In 1991, in his finely argued essay “Of Kiwi eggs and the Liberty Bell”, the late and great Stephen Jay Gould managed the equivalent in evolutionary writing of the Irish ‘if I was going there I wouldn’t start from here’. This idea is of key importance in so much thinking, particularly in history and research into history and as with theories of evolutionary dynamics, the idea of previous pressures can often be missed in our own ideas of what things must have been like. In his essay Gould looked at the head-scratching that had taken place in evolutionary circles about why a bird the size of a Kiwi would evolve to have such large eggs. By turning this study upside down to look at the bird as it might have been prior to this time he was able to argue that it was all in the wrong focus. The ancestors of the Kiwi were much larger, but due to evolutionary pressures within their habitat they grew smaller and their eggs did not.
At Christmas we indulge in all manner of rituals and celebratory habits, often without thinking much about how these practices came into being, or if we do, presuming we know how stark the slicing out of certain notions should be, because they are pagan. Very often the pagan practices get excluded from atheistic notions of a marking of winter and attempts to cheer things up.
We have our holly and our ivy, mistletoe and Father Christmas. As well as SNOW! Not alot of any of that occurs in the Middle East where the original Christmas events took place.
The first Christmas card that I designed, back in 1983, was a simple black and white photocopy of some sketches I had done inspired by the different elements that formed a twentieth-century Christmas. I broke it up into five categories:
· Decorations
· Presents
· Cards
· Trees
· The date.
While I have gained a great deal more knowledge since then, in many ways the structure of my thinking remains the same. However, something that I have learned is that to judge us and our traditions now, based on looking backwards to our ancestors using what we understand, is to miss all that had gone before them. It is so important to look at all that has happened in the context of what was known or believed at that time and try as hard as possible not to impose what we know now on to how we feel about what has happened or about how we might interpret motives and expectations.
Christianity has been practised as a religion for just under 2000 years. From humble beginnings it grew to near world domination and this happened through growth, assimilation and reappraisal at all times of concepts and interpretations of thinking. The assimilation of the ideas and cultures of other countries as well as other religions has been a remarkable strategy for success. To view this with cynicism is easy in our modern complicated world, but seldom are any paths as clear, as they happen, as retrospect makes them.

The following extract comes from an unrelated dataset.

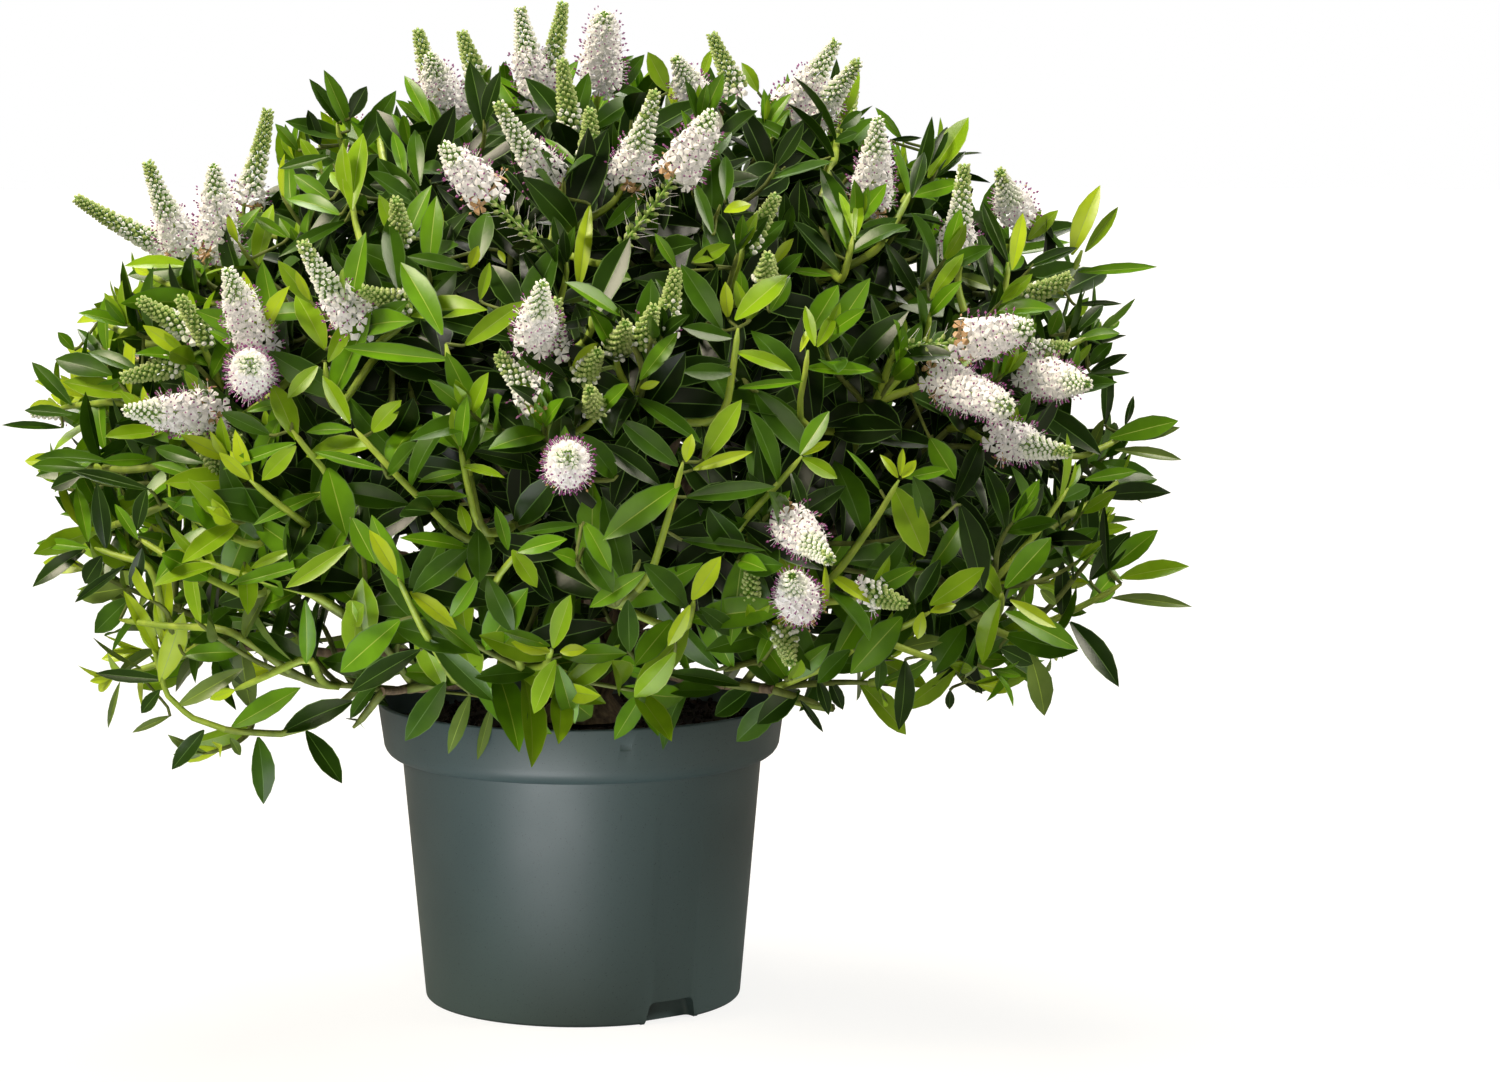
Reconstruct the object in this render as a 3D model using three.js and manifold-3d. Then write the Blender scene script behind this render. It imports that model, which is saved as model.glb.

In October this year we visited Algeria. Looked at from here, Algeria is a North African country with a complex population of Berbers, Arabs and with a history of French colonialism that has caused pain. It is now a Communist state and it can be hard to achieve a trip there. We were lucky to be on a cruise ship (as lecturers), so had the benefit of the considerable skills of the tour staff and the purser to ensure that we managed to get onto our trips that had had to be pre-arranged. It was fascinating. It was also very surprising to realise that St Augustine of Hippo came from Algeria. He was responsible for a large body of work examining the nature and interpretation of Christian thinking. He assimilated much of the Christian teaching with his inheritance of growing up in a culture that was not the same as that of modern Algeria but as part of a degrading Roman Empire as it faded in the fourth and fifth centuries AD. While he almost certainly had some Berber blood he had been brought up within Roman culture and some remnants of the Phoenician from before the Romans. This will have been influential upon his thoughts, even if subliminally.